Studio album by Sun Ra and his Myth Science Arkestra
- Released: 1966
- Recorded: 1963, New York
- Genre: Jazz
- Length: 45.50
- Label: Saturn Evidence
- Producer: Alton Abraham

Sun Ra and his Myth Science Arkestra chronology
| Cosmic Tones for Mental Therapy (1963) | When Angels Speak of Love (1966) | Other Planes of There (1964) |

= When Angels Speak of Love =

When Angels Speak of Love is a music album by the American Jazz musician Sun Ra and his Myth Science Arkestra. Originally released in 1966 on Sun Ra's own Saturn label, the record would have only been available by mail order or sold at Arkestra concerts, and is one of the rarest of all Saturn releases.
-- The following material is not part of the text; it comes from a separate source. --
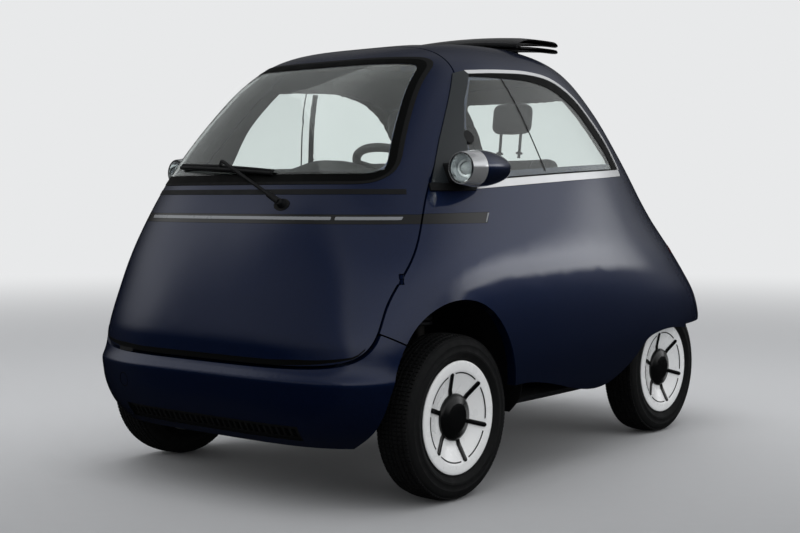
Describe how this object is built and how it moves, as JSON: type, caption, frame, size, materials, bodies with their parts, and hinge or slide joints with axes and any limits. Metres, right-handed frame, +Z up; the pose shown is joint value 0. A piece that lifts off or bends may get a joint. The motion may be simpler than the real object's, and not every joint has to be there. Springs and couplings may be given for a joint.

The record was reissued on compact disc by Evidence in 2000.

Professional ratings
Review scores
| Source | Rating |
| Allmusic | Star |
| The Penguin Guide to Jazz Recordings | Star Half star |

==Next stop Mars==

'[When Angels Speak of Love] was considered a bizarre record when it was heard even three years later, made more bizarre by extreme echo, horns straining for the shrillest notes possible, rhythms layered, their polyrhythmic effect exaggerated by massive reverberation (which was abruptly turned off and on). Next Stop Mars is the centrepiece of the album, a very long work which opens with a space chant, followed by Allen and Gilmore taking chances on their horns beyond what almost any other musician would dare at that time. Sun Ra played behind them, again relentlessly spinning around a single tonal center with two-handed independence, then rumbling thunderously at the bottom of the keyboard against Boykins's bass, a clangor made heavier by electronic enhancement.' John F Szwed

==Track listing==
===12" Vinyl===
All songs by Sun Ra

Side A:
1. "Celestial Fantasy" - (5.55)
2. "The Idea of It All" - (7.32)
3. "Ecstasy of Being" - (9.53)
Side B:
1. "When Angels Speak of Love" - (4.34)
2. "Next Stop Mars" - (17.56)

==Musicians ==
Source:
- Sun Ra - Piano, Clavioline, Gong
- Walter Miller - Trumpet
- Marshall Allen - Oboe, Alto Saxophone, Percussion
- Danny Davis - Alto Sax
- John Gilmore - Tenor Sax, Percussion
- Pat Patrick - Baritone Saxophone, Percussion
- Robert Cummings - Bass Clarinet
- Ronnie Boykins - Bass
- Clifford Jarvis - Drums
- Tommy Hunter - Percussion, Reverb
- Ensemble vocals

Recorded at the Choreographer's Workshop, New York (the Arkestra's rehearsal space), in 1963.